Tomato (Solanum lycopersicum L.) has undergone intensive selection during and following domestication. We investigated population structure and genetic differentiation within a collection of 70 tomato lines representing contemporary (processing and fresh-market) varieties, vintage varieties and landraces. The model-based Bayesian clustering software, STRUCTURE, was used to detect subpopulations. Six independent analyses were conducted using all marker data (173 markers) and five subsets of markers based on marker type (single-nucleotide polymorphisms, simple sequence repeats and insertion/deletions) and location (exon and intron sequences) within genes. All of these analyses consistently separated four groups predefined by market niche and age into distinct subpopulations. Furthermore, we detected at least two subpopulations within the processing varieties. These subpopulations correspond to historical patterns of breeding conducted for specific production environments. We found no subpopulation within fresh-market varieties, vintage varieties and landraces when using all marker data. High levels of admixture were shown in several varieties representing a transition in the demarcation between processing and fresh-market breeding. The genetic clustering detected by using the STRUCTURE software was confirmed by two statistics, pairwise F(st) (θ) and Nei's standard genetic distance.
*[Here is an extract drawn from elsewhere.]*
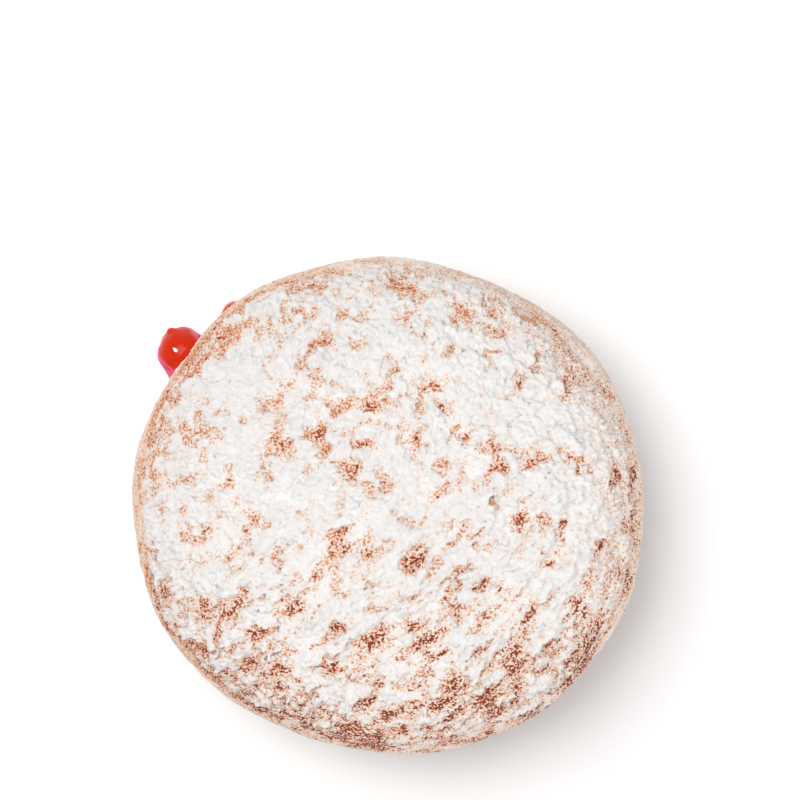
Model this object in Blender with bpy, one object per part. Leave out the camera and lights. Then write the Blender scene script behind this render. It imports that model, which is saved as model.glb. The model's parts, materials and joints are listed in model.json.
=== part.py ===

We also identified a total of 19 loci under positive selection between processing, fresh-market and vintage germplasm by using an F(st)-outlier method based on the deviation from the expected distribution of F(st) and heterozygosity. The markers and genome locations we identified are consistent with known patterns of selection and linkage to traits that differentiate the market classes. These results demonstrate how human selection through breeding has shaped genetic variation within cultivated tomato.

Figure 1

Inferred population structure in a collection of tomato germplasm (28 processing varieties, 19 fresh-market varieties, 19 vintage varieties and 4 landraces) using the model-based program STRUCTURE (Pritchard et al., 2000). Results shown are for K=5 and 6 subpopulations. y-axis in figure indicates the estimated membership coefficients for each individual. Each variety's genome is represented by a single vertical line, which is partitioned into colored segments in proportion to the estimated membership in the five or six subpopulations. Black line separates individuals of four predefined groups. The landrace is represented by LR in figure. (a) all 173 markers, (b) 89 expressed-sequence markers, (c) 84 intron-sequence markers, (d) 87 SNP markers, (e) 52 SSR markers and (f) 34 InDel markers.

Figure 2

Distribution of pairwise F_st (θ) for 173 loci between three subpopulations of cultivated tomato varieties.